Quotes about Salvation-Universalism

1

Universalism originated in the Garden of Eden when Satan brushed aside God’s warning and assured Eve, “You will not surely die” (Gen. 3:4)… All the ways to hell are one-way streets. The idea that those who go there will eventually be released to join the rest of humanity in heaven has not a shred of biblical evidence to support it. Children are sometimes told fictional adventure stories with the delightful ending: “And they all lived happily ever after.” We call that kind of story a fairy tale. Universalism is exactly that.

2

Universalism has never been widely accepted by those who take the Scriptures seriously. Obviously if this teaching were true, there would be no pressing reason to fulfill the Great Commission or to urge unbelievers to accept Christ in this life.

3

No evangelical, I think, need hesitate to admit that in his heart of hearts he would like universalism to be true.
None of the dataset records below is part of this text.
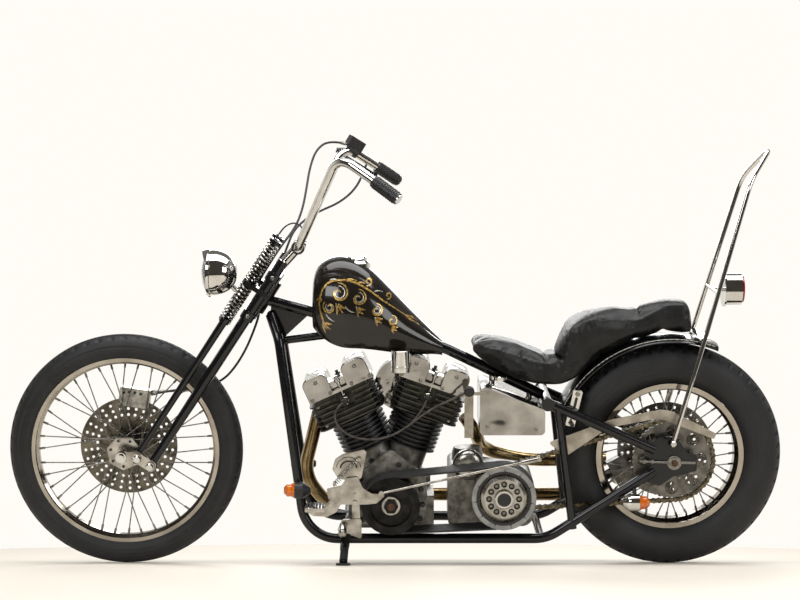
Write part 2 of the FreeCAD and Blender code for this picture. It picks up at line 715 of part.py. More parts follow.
def make_handlebar():
    """One bent tube: level in the clamp, up and out, then down and back to the grips."""
    left = bar_points(-1)
    right = bar_points(1)
    route = list(reversed(left[1:])) + right[1:]
    bends = [D.bar_bend_r * 3, D.bar_bend_r, D.bar_clamp_bend_r,
             D.bar_clamp_bend_r, D.bar_bend_r, D.bar_bend_r * 3]
    return bent_tube(route, bends, D.bar_r)


def make_risers():
    """Two stems on the upper crown that carry one dog-bone clamp round the bar."""
    parts = []
    for side in (-1, 1):
        foot = Vector(D.leg_back, side * D.riser_side, D.neck_high + D.top_tree_thick
                      - D.running_gap)
        head = Vector(D.clamp_back, side * D.riser_side, D.clamp_up)
        parts.append(rod(foot, head, D.riser_r))
        parts.append(Part.makeCylinder(
            D.bar_r + D.riser_r / 2, 2 * D.clamp_half,
            Vector(D.clamp_back, side * D.riser_side - D.clamp_half, D.clamp_up), Y_AXIS))
    bone = Part.makeBox(2 * D.riser_r, 2 * D.riser_side, D.riser_r,
                        Vector(D.clamp_back - D.riser_r, -D.riser_side, D.clamp_up))
    body = parts[0].multiFuse(parts[1:] + [bone])
    bore = Part.makeCylinder(D.bar_r, 4 * D.riser_side,
                             Vector(D.clamp_back, -2 * D.riser_side, D.clamp_up), Y_AXIS)
    below = Part.makeBox(4 * D.riser_side, 4 * D.riser_side, D.overrun,
                         Vector(-2 * D.riser_side, -2 * D.riser_side,
                                D.neck_high + D.top_tree_thick - D.overrun))
    return body.cut(bore).cut(below)


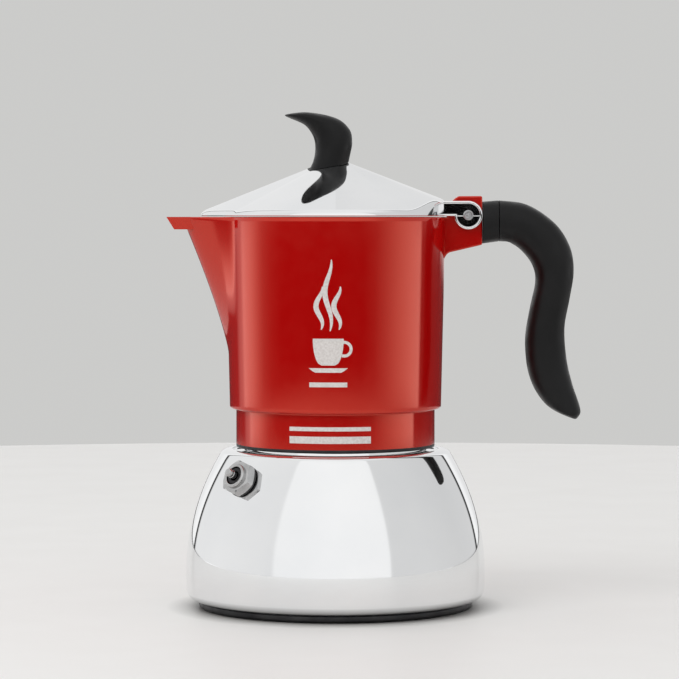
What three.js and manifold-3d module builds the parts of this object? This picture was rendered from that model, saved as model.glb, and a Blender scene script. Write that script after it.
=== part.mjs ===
// Stovetop moka pot, built as separate pieces. Millimetres, +Z up.
// The origin is the centre of the base's underside. The spout points to -X and the handle to +X.

import * as THREE from 'three';
import { mergeVertices } from 'three/addons/utils/BufferGeometryUtils.js';
import Module from 'manifold-3d';

const wasm = await Module();
wasm.setup();

// ---------------------------------------------------------------- driving dimensions

const ROUND = 40; // facets of the large turned pieces
const GAP = 0.3; // clearance between neighbouring pieces

const base = { radius: 47.5, dishHeight: 2.4, sheet: 0.8, cornerBevel: 1 };
const bell = {
  bottom: 2.7, edgeRadius: 3.8, radius: 52, widestAt: 12, top: 55, topRadius: 39.2, wall: 1.2,
};
const bellTaper = 12.5 / 42.1 ** 2; // the bell's radius falls off with the square of the height
const neck = { inner: 29, outer: 31.4, beadRadius: 34.6, beadHeight: 0.5, top: 66.4 };
const thread = { pitch: 3, maleDepth: 0.4, femaleDepth: 0.25, start: 57.2, end: 65 };
const funnel = {
  rim: 67.4, flange: 30.6, sheet: 0.8, basket: 26.5, basketFloor: 45, coneEnd: 36, stem: 4.5, tip: 9,
};
const gasket = { outer: 32.3, inner: 26.2, bottom: 67.7, height: 2.5 };
const plate = { radius: 25.4, thickness: 0.8, hole: 1, spacing: 7 };
const skirt = { outer: 34.4, inner: 32.45, bottom: 55.9, top: 68.6 };
const jug = {
  bottom: 69, bottomRadius: 36.6, rim: 135.2, rimRadius: 38.1, wall: 2, floorBottom: 70.5, floorTop: 73,
};
const spout = { start: 88, growth: 0.122, power: 1.25, root: 0.36, softness: 0.06 };
const lip = { tip: 58.4, underside: 130.9, width: 8.6, tipWidth: 6, wall: 1.4, root: 47 };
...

Who can take pleasure in the thought of people being eternally lost? If you want to see folk damned, there is something wrong with you! Universalism is thus a comfortable doctrine in a way that alternatives are not. But wishful thinking, based on a craving for comfort and a reluctance to believe that some of God’s truth might be tragic, is no sure index of reality.

4

Evangelicals know that the power behind the eighteenth century revivals and the great nineteenth century missionary movement was prayer, and that the prayer was made out of hearts agonizing over the prospect of all who leave this world without Christ being lost. Was such prayer misconceived? uninstructed? foolish? wrong-headed? An evangelical who values his heritage must ponder that question, recognizing that if universalism is true all that missionary passion and praying was founded on a monstrous mistake.

5

[Universalism teaches] if God really loves the whole world and desires everyone to be saved, it follows logically that everyone must have access to salvation. Those who do not have sufficient access in this life will have it in the next. And if they then reject God’s grace, their fate is extermination, not eternal condemnation.

6

Although we can sympathize with the desires of universalists that all be saved, we must label universalism a false teaching. In fact, universalism flies in the face of Scripture and deliberately avoids much of the biblical evidence.

7

Jesus underscores the fact that death seals one’s fate, when He says to the Pharisees, “If you do not believe that I am the one I claim to be, you will indeed die in your sins” (John 8:24). Hebrews 9:27 agrees: “Man is destined to die once, and after that to face judgment.”